Normally, the final step of data preparation is stemming - reducing words to their word stem/root form. For example, words like “beauty”, “beautiful” and “beautify” will have the same representation - “beauti”. This is helpful when you have a massive text corpus - you’ll end up with a smaller vocabulary after stemming. A smaller vocabulary means faster computation, and when stemming is done correctly, you don’t lose much meaning. In my example I didn’t stem the words for two reasons:
- My data is rather small, it wouldn’t make that much of a difference
- I want to explore different stemming approaches and, perhaps implement one in Kotlin and write another article about it later ;)
Finally, we can get to the algorithm implementation!
Naive Bayes Classifier implementation in Kotlin
What does the classifier need to have?
- A way to train from data passed to it.
- A method to generate predictions
- A method for evaluating performance on test data. I’ll be using the simplest metric - accuracy.
First, let’s build the frequency table of the words, it will be a map of each word to the Pair of its positive and negative counts. When done, we’ll know how often every word in the vocabulary is encountered in positive tweets, and how often in negative.
private fun buildFrequencies(texts: List<List<String>>, targets: List<Int>): Map<String, Pair<Int, Int>> {
// texts - list of tokenized tweets, targets = labels (will need to combine positive and negative tweets)
// frequency table of word to Pair<negative (0) count , positive (1) count>
val (negativeTweets, positiveTweets) = texts.zip(targets).partition { it.second == 0 }
val negativeSet = negativeTweets.flatMap { it.first }.toMultiset()
val positiveSet = positiveTweets.flatMap { it.first }.toMultiset()
return (negativeSet.elementSet() + positiveSet.elementSet()).associateWith { word ->
Pair(negativeSet.count(word), positiveSet.count(word))
}
}
Once we have the frequencies we can calculate this part of the prediction equation for each word - $ln(\frac{P(word_i | Positive Class)}{P(word_i | Negative Class)})$
private fun computeLogLambdas(freqs: Map<String, Pair<Int, Int>>): Map<String, Double> {
val allPositiveCounts = freqs.values.sumBy { it.second }
val allNegativeCounts = freqs.values.sumBy { it.first }
val vocabLength = freqs.size
return freqs.keys.associateWith { word ->
val (negative, positive) = freqs.getValue(word)

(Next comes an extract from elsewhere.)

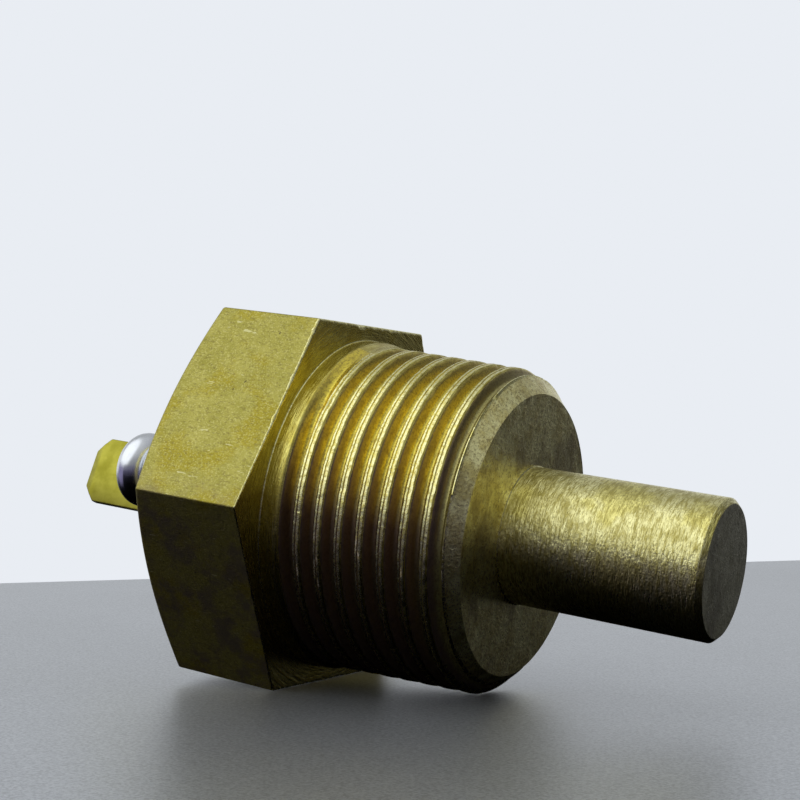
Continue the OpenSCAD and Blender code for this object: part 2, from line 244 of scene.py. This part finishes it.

val posProb = (positive + 1.0) / (allPositiveCounts + vocabLength)
val negProb = (negative + 1.0) / (allNegativeCounts + vocabLength)
ln(posProb / negProb)
}
}
Now we have all pieces to train the model:
fun train(X: List<List<String>>, Y: List<Int>) {
require(X.size == Y.size) { "Size of X doesn't match size of Y" }
vocabulary = computeLogLambdas(buildFrequencies(X, Y))
val positiveCount = Y.count { it == 1 }
val negativeCount = Y.count { it == 0 }
logPrior = ln(positiveCount.toDouble() / negativeCount)
}
To generate a prediction, we can either get the likelihood:
fun predictLikelihood(x: List<String>): Double =
logPrior + x.sumByDouble { vocabulary.getOrDefault(it, defaultValue = 0.0) }
Or we can return the label:
fun predictLabel(x: List<String>): Int = if (predictLikelihood(x) >= 0) 1 else 0
Finally, it’s helpful to know how the classifier will behave on unseen data, and to evaluate that, you’re going to need a metric. I’ve written a whole bunch of posts about evaluation metrics, but here I’ve just implemented the most basic one - accuracy. Accuracy is going to tell you the proportion of correct predictions out of all predictions.
fun score(xTest: List<List<String>>, yTest: List<Int>): Double {
require(xTest.size == yTest.size) { "Size of X doesn't match size of Y" }
val yHat = xTest.map(::predictLabel)
val correctPredictions = yHat.zip(yTest).count { (y1, y2) -> y1 == y2 }
return correctPredictions.toDouble() / yTest.size
}
This classifier should give you about 74% accuracy on the NLTK Twitter data. It may not be impressive, but it’s extremely fast, robust, simple and gives you a decent baseline in no time! Check out the repo with the complete example on GitHub.
Naive Bayes Limitations
As you may have guessed, Naive Bayes does not take into account sentence structure. It assumes that all words are independent, which of course, often is not the case. Here’s an example.
“I feel great even when I don’t sleep well.” - this somewhat positive statement after the preprocessing will turn into the following list of tokens [feel, great, even, sleep, well]
And here’s a somewhat negative sentence - “I don’t feel great even when I sleep well.”. It gets preprocessed into exactly the same list of tokens: [feel great even sleep well]
This algorithm won’t see any difference between them. It will also struggle with sarcasm and euphemisms, but, to be fair, most algorithms will too.
Congratulations on getting all the way to the end of this rather long article! I hope you enjoyed it and learned a thing or two :) If you want to tinker with the code, you can find this example here.